Tuesday, January 13, 2026

Daemon World Book review spoiler free...ish

 

 

Daemon World by Ben Counter.

The dark entities of the Warp are believed to be born from the emotions of every sentient soul in the universe. Some species, like the Eldar, burn with such intensity that their spirits blaze like beacons, irresistible to the Dark Prince of excess and sensation. Humanity, though far less incandescent than those doomed xenos, still pours the emotions of uncountable trillions into the roiling sea of souls. The Dark Powers are shaped by these tides of feeling, whether rage and fury, decay and despair, ceaseless change, or the hunger for indulgence and abundance. At times, the Dark Gods peel off fragments of their own essence to form Warp-spawned beings known as Daemons. On rare occasions, one of these fragments swells far beyond the rest, rising to become a Daemon Prince. Such beings are immensely powerful, capable of ravaging or ruling entire sub-sectors of the galaxy. Yet even they remain reflections of their patron gods, bound to the eternal Great Game of Chaos. A select few are entrusted with dominion over worlds deep within the Eye of Terror or the Maelstrom, planets where the laws of physics twist, reason falters, and humanity survives only as slaves, prey, or playthings.

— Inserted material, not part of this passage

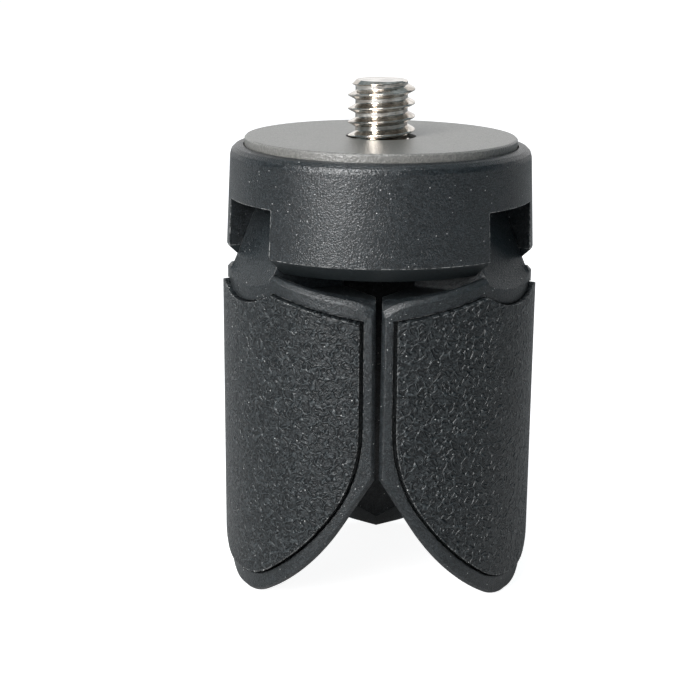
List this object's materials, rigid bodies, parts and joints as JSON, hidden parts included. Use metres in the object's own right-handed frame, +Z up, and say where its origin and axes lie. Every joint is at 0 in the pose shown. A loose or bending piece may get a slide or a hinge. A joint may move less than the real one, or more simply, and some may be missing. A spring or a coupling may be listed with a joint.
{
  "type": "mini tripod",
  "caption": "Pocket camera tripod with a round hub, a threaded mounting stud and folding petal legs with rubber grip pads, shown folded.",
  "frame": {"origin": "centre of the circle on which the three folded leg tips stand, at the level of the tips", "axes": "+Z up along the stud; the rear leg lies towards +Y and the gap between the two front legs towards -Y"},
  "size_m": [0.0298, 0.0297, 0.0477],
  "materials": {
    "hub_plastic": "fine spark-eroded matt black glass-filled nylon",
    "leg_plastic": "fine spark-eroded matt black glass-filled nylon",
    "disc_plastic": "smooth matt black friction facing",
    "grip_rubber": "black rubber with a worm-like moulded grain",
    "stud_steel": "bright turned stainless steel",
    "inner_steel": "plain turned steel",
    "screw_steel": "black oxide steel"
  },
  "bodies": {
    "hub": {"hub_housing": "hub_plastic", "base_cover": "hub_plastic", "friction_disc": "disc_plastic", "mount_stud": "stud_steel", "cover_screw": "screw_steel", "hinge_pin_left": "inner_steel", "hinge_pin_right": "inner_steel", "hinge_pin_rear": "inner_steel"},
    "leg_left": {"leg_frame_left": "leg_plastic", "grip_pad_left": "grip_rubber"},
    "leg_right": {"leg_frame_right": "leg_plastic", "grip_pad_right": "grip_rubber"},
    "leg_rear": {"leg_frame_rear": "leg_plastic", "grip_pad_rear": "grip_rubber"}
  },
  "joints": [
    {"name": "leg_left_hinge", "type": "hinge", "parent": "hub", "child": "leg_left", "pos_m": [-0.00823, -0.00475, 0.03476], "axis": [-0.5, 0.866, 0], "range_deg": [0, 66]},
    {"name": "leg_right_hinge", "type": "hinge", "parent": "hub", "child": "leg_right", "pos_m": [0.00823, -0.00475, 0.03476], "axis": [-0.5, -0.866, 0], "range_deg": [0, 66]},
    {"name": "leg_rear_hinge", "type": "hinge", "parent": "hub", "child": "leg_rear", "pos_m": [0, 0.0095, 0.03476], "axis": [1, 0, 0], "range_deg": [0, 66]}
  ]
}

But what happens when two Daemon Princes, sworn to rival gods, clash over the same world? And what becomes of the mortals trapped beneath their shadow?

This novel offers its own answer to those questions.

I came across this book by accident, and I’m genuinely glad I did. It offered a fresh angle on the Daemons of the 40K universe, at least from my perspective. While the Word Bearers sent to the planet in search of an absconded brother do provide a familiar Chaos Space Marine viewpoint, their presence feels almost secondary compared to the barbarian humans who inhabit the world and the Daemonic forces that shape it. That shift in focus gives the story a raw, ground‑level feel that I wasn’t expecting. The main characters are given real weight and depth, and their arcs feel purposeful, but some of the minor characters don’t receive the same attention. It’s a small weakness, and it only stands out because the rest of the cast is handled so well. Once the action kicks in, the pacing tightens, and the book finds its stride, carrying you along with a sense of mounting tension. What really impressed me was the depiction of everyday life for the humans trapped on this Daemon‑haunted world. Their struggles, fears, and brutal routines are vividly imagined, and the author captures the constant, oppressive danger in a way that feels both believable and unsettling. It’s exactly the kind of grounded horror you’d expect from a setting where reality itself bends to the whims of the Warp.